わずか11球…菊池「背中痛くて直球投げられなかった」

[ 2009年8月23日 17:54 ]

試合終了後、ベンチ前で痛そうな表情を見せ背中を押さえる花巻東・菊池雄

 【花巻東1-11中京大中京】まさに満身創痍だった。背番号1は試合終了の瞬間を涙を流しながらベンチで迎えた。投げられた球数はわずかに11。花巻東の菊池雄は「自分の力不足だった。信頼に応えられなかった」とむせび泣いた。

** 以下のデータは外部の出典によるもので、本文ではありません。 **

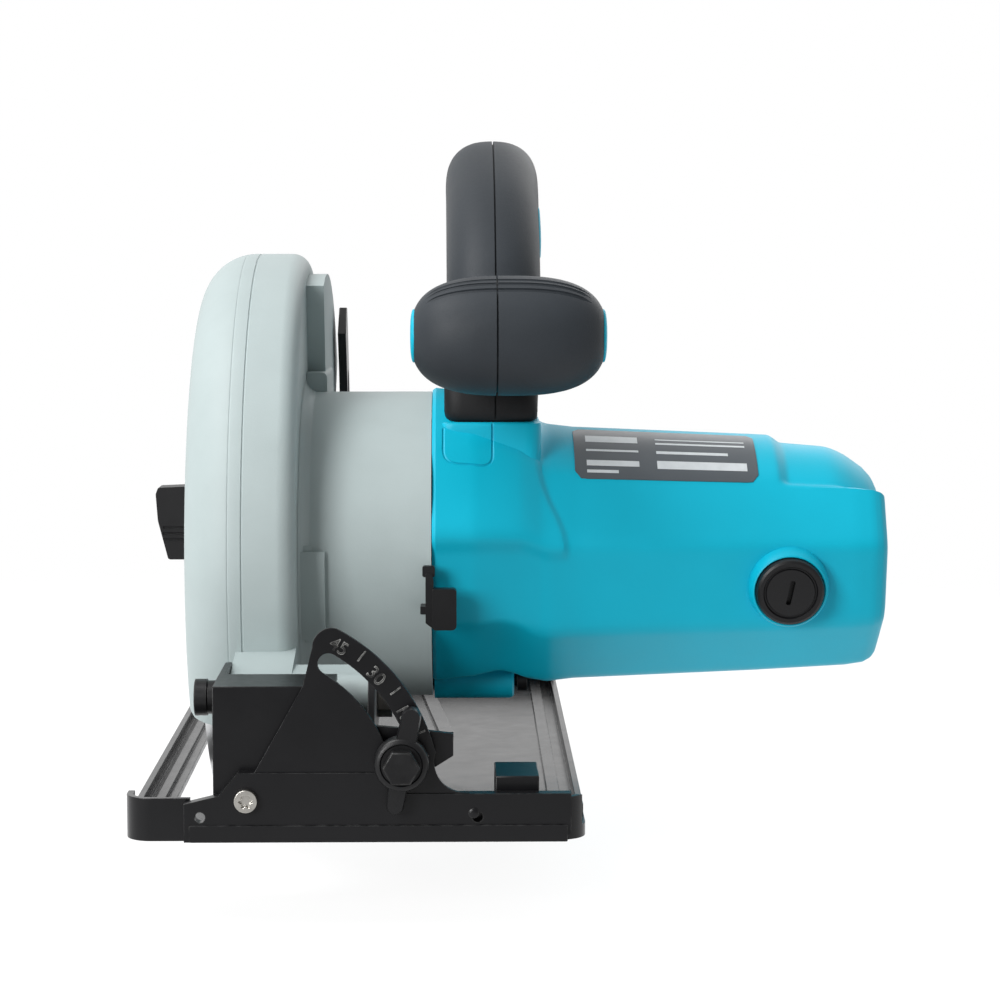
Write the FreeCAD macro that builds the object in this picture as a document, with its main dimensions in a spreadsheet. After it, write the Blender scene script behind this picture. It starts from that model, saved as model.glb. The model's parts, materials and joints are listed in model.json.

 菊池雄がマウンドに上がったのは0―3とされた四回2死満塁のピンチだった。背中の痛みが回復せずに、先発を回避。もう1点も与えられない状況で3番手で登板したが、呼吸をするだけで痛みが走る体には、相手の勢いを止める力は残っていなかった。
 本来の球威はなく、三塁打で3点を失った。五回にはスライダーを狙われて本塁打を浴び、そのままマウンドを退いた。「背中が痛くて直球が投げられなかった」
 佐々木監督から「申し訳ない」と声をかけられたが、エースは何も答えられず涙があふれた。試合前夜、ボールを握り締めながら左腕は祈っていたという。「神様、あしたは投げさせてください」。願いはとどかなかった。
 今春の選抜大会では準優勝した。東北勢として初優勝の期待を一身に背負ってきた。甲子園での左腕最速となる154キロをマークした夏が終わった。「チームが一つになって、岩手を背負って戦えた。最高の舞台だった」。かけがえのない宝物を胸にしまい、今夏のヒーローは聖地を去った。